→ Requirement: Each line from the beginning of the data below through the line containing "# stands on, and" should be repeated exactly, please.

============

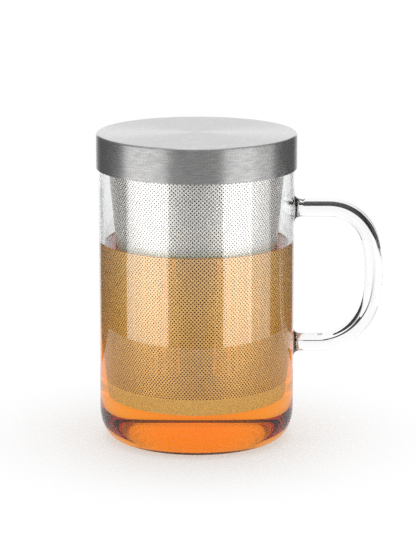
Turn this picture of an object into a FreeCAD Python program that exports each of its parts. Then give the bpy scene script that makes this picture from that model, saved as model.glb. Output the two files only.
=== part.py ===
import FreeCAD, Part
import math
import os

# A tea mug of clear glass with a rod handle, a perforated steel basket that hangs on its rim, and a
# steel cap that lifts off. Millimetres, +Z up. The origin is on the mug's axis, on the plane it
# stands on, and the handle points towards +X.

# Glass mug
mug_diameter = 85.0
mug_height = 131.0
mug_wall = 2.2
mug_floor = 2.4
base_round_width = 8.0
base_round_height = 13.0
inner_round_width = 5.8
inner_round_height = 10.6
rim_round = min(0.8, 0.4 * mug_wall)

# Rod handle. Heights and radii are those of the rod's centre line.
rod_diameter = 7.6
finger_depth = 31.2
upper_arm_below_rim = 29.2
arm_spacing = 60.1
upper_corner_radius = 18.7
lower_corner_radius = 23.7
bow_radius = 62.5
bow_above_lower_arm = 30.8
foot_diameter = 12.4
foot_length = 3.4

# Basket
basket_sheet = 0.5
basket_clearance = 0.6
basket_above_floor = 14.4
basket_taper = 0.092
floor_edge_height = 3.0
floor_edge_round = 0.8
collar_sheet = 0.5
neck_height = 8.0
flange_thickness = 0.6
flange_setback = 0.3
flange_round = 0.25
sheet_fit = 0.05

# Cap
lid_clearance = 0.4
lid_sheet = 0.6
lid_skirt_height = 15.3
lid_edge_round = 1.0
liner_sheet = 0.5
liner_setback = 0.5
plug_depth = 3.1
plug_clearance = 0.5
plug_round = 0.9
seal_height = 2.3
seal_round = 0.5

finest_arc = 1.0

# Radii and levels that several pieces share
mug_radius = mug_diameter / 2
bore_radius = mug_radius - mug_wall
flange_top = mug_height + flange_thickness
liner_level = flange_top + seal_height
lid_ceiling = liner_level + liner_sheet
lid_top = lid_ceiling + lid_sheet
basket_bottom = mug_floor + basket_above_floor
skirt_radius = mug_radius + lid_clearance
liner_radius = skirt_radius - liner_setback

upright = FreeCAD.Vector(0, 0, 1)
origin = FreeCAD.Vector(0, 0, 0)


def outline(*corners):
    """Closes a flat outline in the XZ plane.

    A corner is (x, z) if sharp, (x, z, radius) if rounded by an arc, and (x, z, back, ahead) if
    rounded by a quarter ellipse that starts back before the corner and ends ahead of it. A radius
    under finest_arc is cut as a flat bevel.
    """
    points = [FreeCAD.Vector(c[0], 0, c[1]) for c in corners]
    starts, ends, curves = [], [], []
    for i, corner in enumerate(corners):
        here = points[i]
        before = (points[i - 1] - here).normalize()
        after = (points[(i + 1) % len(points)] - here).normalize()
        half_angle = before.getAngle(after) / 2
        back = ahead = 0.0
        if len(corner) == 3:
            back = ahead = corner[2] / math.tan(half_angle)
        elif len(corner) == 4:
            back, ahead = corner[2:]
        start, end = here + before * back, here + after * ahead
        starts.append(start)
        ends.append(end)
        if len(corner) == 3 and corner[2] < finest_arc:
            curves.append([Part.makeLine(start, end)])
        elif len(corner) == 3:
            to_middle = corner[2] / math.sin(half_angle) - corner[2]
            middle = here + (before + after).normalize() * to_middle
            curves.append([Part.Arc(start, middle, end).toShape()])
        elif len(corner) == 4:
            centre = start + end - here
            longer, shorter = (start, end) if ahead >= back else (end, start)
            ellipse = Part.Ellipse(longer, shorter, centre)
            curves.append([Part.ArcOfEllipse(ellipse, 0, math.pi / 2).toShape()])
        else:
            curves.append([])
    edges = []
    for i, curve in enumerate(curves):
        edges += curve
        start_of_next = starts[(i + 1) % len(points)]
        if not ends[i].isEqual(start_of_next, 1e-7):
            edges.append(Part.makeLine(ends[i], start_of_next))
    return Part.Face(Part.Wire(edges))


def lathe(*corners):
    """Turns an outline once round the mug's axis."""
    return outline(*corners).revolve(origin, upright, 360)


def basket_radius(level):
    """Outer radius of the basket's tapered wall at a height above the table."""
    top_radius = bore_radius - basket_clearance - collar_sheet - sheet_fit
    return top_radius - basket_taper * (mug_height - level)


def basket_inner_radius(level):
    return basket_radius(level) - basket_sheet


def glass_body():
    """The mug: a straight wall, a thick floor and an elliptical round from wall to foot."""
    return lathe(
        (0, 0),
        (mug_radius, 0, base_round_width, base_round_height),
        (mug_radius, mug_height, rim_round),
        (bore_radius, mug_height, rim_round),
        (bore_radius, mug_floor, inner_round_height, inner_round_width),
        (0, mug_floor),
    )


def handle_centre_line(start_x, upper_level, lower_level):
    """Line, corner arc, long bow, corner arc, line: each tangent to the next."""
    bow_level = lower_level + bow_above_lower_arm
    bow_x = mug_radius + finger_depth + rod_diameter / 2 - bow_radius

    def corner(level, radius, side):
        """Centre of a corner arc inside the bow, and the points where it meets arm and bow."""
        centre_z = level - side * radius
        reach = bow_radius - radius
        rise = centre_z - bow_level
        centre_x = bow_x + math.sqrt(reach**2 - rise**2)
        arm_end = FreeCAD.Vector(centre_x, 0, level)
        spoke = FreeCAD.Vector(centre_x - bow_x, 0, rise).normalize()
        bow_end = FreeCAD.Vector(bow_x, 0, bow_level) + spoke * bow_radius
        centre = FreeCAD.Vector(centre_x, 0, centre_z)
        bisector = ((arm_end - centre).normalize() + spoke).normalize()
        return arm_end, centre + bisector * radius, bow_end

    upper_start, upper_middle, upper_end = corner(upper_level, upper_corner_radius, 1)
    lower_start, lower_middle, lower_end = corner(lower_level, lower_corner_radius, -1)
    outermost = FreeCAD.Vector(bow_x + bow_radius, 0, bow_level)
    return Part.Wire(
        [
            Part.makeLine(FreeCAD.Vector(start_x, 0, upper_level), upper_start),
            Part.Arc(upper_start, upper_middle, upper_end).toShape(),
            Part.Arc(upper_end, outermost, lower_end).toShape(),
            Part.Arc(lower_end, lower_middle, lower_start).toShape(),
            Part.makeLine(lower_start, FreeCAD.Vector(start_x, 0, lower_level)),
        ]
    )


def handle_foot(start_x, level):
    """The flare where the hot rod was pressed on: a trumpet about the arm's own axis."""
    rod_radius = rod_diameter / 2
    wall_x = mug_radius
    flare_end = wall_x + foot_length
    trumpet = outline(
        (start_x, 0),
        (flare_end + rod_radius, 0),
        (flare_end + rod_radius, rod_radius),
        (wall_x, rod_radius, foot_length, foot_diameter / 2 - rod_radius),
        (wall_x, foot_diameter / 2),
        (start_x, foot_diameter / 2),
    )
    foot = trumpet.revolve(origin, FreeCAD.Vector(1, 0, 0), 360)
    foot.translate(FreeCAD.Vector(0, 0, level))
    return foot


def glass_handle():
    """A bent rod with flared feet, ended on the mug's outer wall."""
    upper_level = mug_height - upper_arm_below_rim
    lower_level = upper_level - arm_spacing
    start_x = mug_radius - mug_wall / 2
    path = handle_centre_line(start_x, upper_level, lower_level)
    section = Part.makeCircle(
        rod_diameter / 2, FreeCAD.Vector(start_x, 0, upper_level), FreeCAD.Vector(1, 0, 0)
    )
    rod = path.makePipeShell([Part.Wire(section)], True, False)
    feet = [handle_foot(start_x, level) for level in (upper_level, lower_level)]
    mug_space = Part.makeCylinder(mug_radius, mug_height)
    return rod.fuse(feet).cut(mug_space).removeSplitter()


def infuser_wall():
    """The basket's wall: one tapered sheet from its bottom edge up through the collar."""
    return lathe(
        (basket_inner_radius(basket_bottom), basket_bottom),
        (basket_radius(basket_bottom), basket_bottom),
        (basket_radius(flange_top), flange_top),
        (basket_inner_radius(flange_top), flange_top),
    )


def infuser_floor():
    """A shallow pressed dish whose upturned edge is welded inside the foot of the wall."""

    def seat_radius(level):
        return basket_inner_radius(level) - sheet_fit

    edge_top = basket_bottom + floor_edge_height
    floor_top = basket_bottom + basket_sheet
    return lathe(
        (0, basket_bottom),
        (seat_radius(basket_bottom), basket_bottom, floor_edge_round),
        (seat_radius(edge_top), edge_top),
        (seat_radius(edge_top) - basket_sheet, edge_top),
        (seat_radius(floor_top) - basket_sheet, floor_top, floor_edge_round / 2),
        (0, floor_top),
    )


def infuser_collar():
    """A neck that hugs the top of the wall, and a flange that hangs on the glass rim."""

    def seat_radius(level):
        return basket_radius(level) + sheet_fit

    neck_bottom = mug_height - neck_height
    flange_radius = mug_radius - flange_setback
    return lathe(
        (seat_radius(neck_bottom), neck_bottom),
        (seat_radius(neck_bottom) + collar_sheet, neck_bottom),
        (seat_radius(mug_height) + collar_sheet, mug_height),
        (flange_radius, mug_height, flange_round),
        (flange_radius, flange_top, flange_round),
        (seat_radius(flange_top), flange_top),
    )


def lid_shell():
    """The brushed cap: a flat top, a small rounded edge and a skirt outside the glass."""
    skirt_bottom = lid_top - lid_skirt_height
    return lathe(
        (0, lid_ceiling),
        (skirt_radius, lid_ceiling),
        (skirt_radius, skirt_bottom),
        (skirt_radius + lid_sheet, skirt_bottom),
        (skirt_radius + lid_sheet, lid_top, lid_edge_round),
        (0, lid_top),
    )


def plug_radius():
    """Outer radius of the liner's plug, clear of the basket's mouth all the way down."""
    return basket_inner_radius(flange_top - plug_depth) - plug_clearance


def lid_liner():
    """The pan that closes the cap from below: a flange under the top, and a plug in the basket."""
    plug_bottom = flange_top - plug_depth
    return lathe(
        (0, plug_bottom),
        (plug_radius(), plug_bottom, plug_round),
        (plug_radius(), liner_level),
        (liner_radius, liner_level),
        (liner_radius, lid_ceiling),
        (plug_radius() - liner_sheet, lid_ceiling),
        (plug_radius() - liner_sheet, plug_bottom + liner_sheet, plug_round - liner_sheet),
        (0, plug_bottom + liner_sheet),
    )


def lid_seal():
    """The silicone ring round the plug, which sits on the basket's flange."""
    seal_radius = mug_radius - flange_setback
    return lathe(
        (plug_radius(), flange_top),
        (seal_radius, flange_top, seal_round),
        (seal_radius, liner_level, seal_round),
        (plug_radius(), liner_level),
    )


pieces = (
    glass_body,
    glass_handle,
    infuser_wall,
    infuser_floor,
    infuser_collar,
    lid_shell,
    lid_liner,
    lid_seal,
)

os.makedirs("parts", exist_ok=True)
for piece in pieces:
    solid = piece()
    solid.exportStep(f"parts/{piece.__name__}.step")
    print(piece.__name__, len(solid.Solids), solid.isValid(), round(solid.Volume, 1), solid.BoundBox)
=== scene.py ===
import math

import bmesh
import bpy
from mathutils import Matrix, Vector


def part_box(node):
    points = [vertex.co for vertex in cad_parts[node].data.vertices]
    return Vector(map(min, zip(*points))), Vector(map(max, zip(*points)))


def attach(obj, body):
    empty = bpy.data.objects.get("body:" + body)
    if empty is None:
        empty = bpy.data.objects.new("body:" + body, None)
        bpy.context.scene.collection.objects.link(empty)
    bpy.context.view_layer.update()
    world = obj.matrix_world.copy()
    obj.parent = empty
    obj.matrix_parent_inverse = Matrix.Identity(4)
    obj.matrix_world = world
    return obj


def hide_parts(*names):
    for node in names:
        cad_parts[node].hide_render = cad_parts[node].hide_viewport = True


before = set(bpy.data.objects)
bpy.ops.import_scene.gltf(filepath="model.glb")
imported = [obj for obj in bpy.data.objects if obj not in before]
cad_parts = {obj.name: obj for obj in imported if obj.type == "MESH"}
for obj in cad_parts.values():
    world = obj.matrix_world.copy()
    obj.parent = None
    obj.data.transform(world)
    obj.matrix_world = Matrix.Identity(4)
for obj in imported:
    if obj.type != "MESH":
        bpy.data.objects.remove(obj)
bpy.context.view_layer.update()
scene = bpy.context.scene
scene.view_settings.view_transform = "Standard"
scene.cycles.use_denoising = False
scene.cycles.max_bounces = 24
scene.cycles.transmission_bounces = 20
scene.cycles.glossy_bounces = 10
scene.cycles.transparent_max_bounces = 24


# Studio.
# The mug stands on a plain white table in front of a white backdrop. A tall soft box stands to the
# left of the camera and two to the right, the outer one dimmer. The rest of the room is dim, which
# gives glass and steel their bands. A soft box's values are its bearing, spread and share.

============

→ Result for this task:
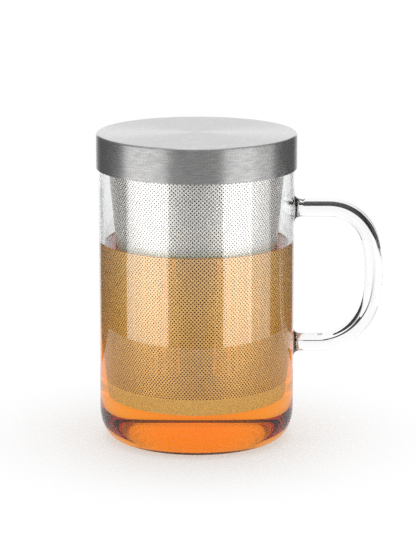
Turn this picture of an object into a FreeCAD Python program that exports each of its parts. Then give the bpy scene script that makes this picture from that model, saved as model.glb. Output the two files only.
=== part.py ===
import FreeCAD, Part
import math
import os

# A tea mug of clear glass with a rod handle, a perforated steel basket that hangs on its rim, and a
# steel cap that lifts off. Millimetres, +Z up. The origin is on the mug's axis, on the plane it
# stands on, and the handle points towards +X.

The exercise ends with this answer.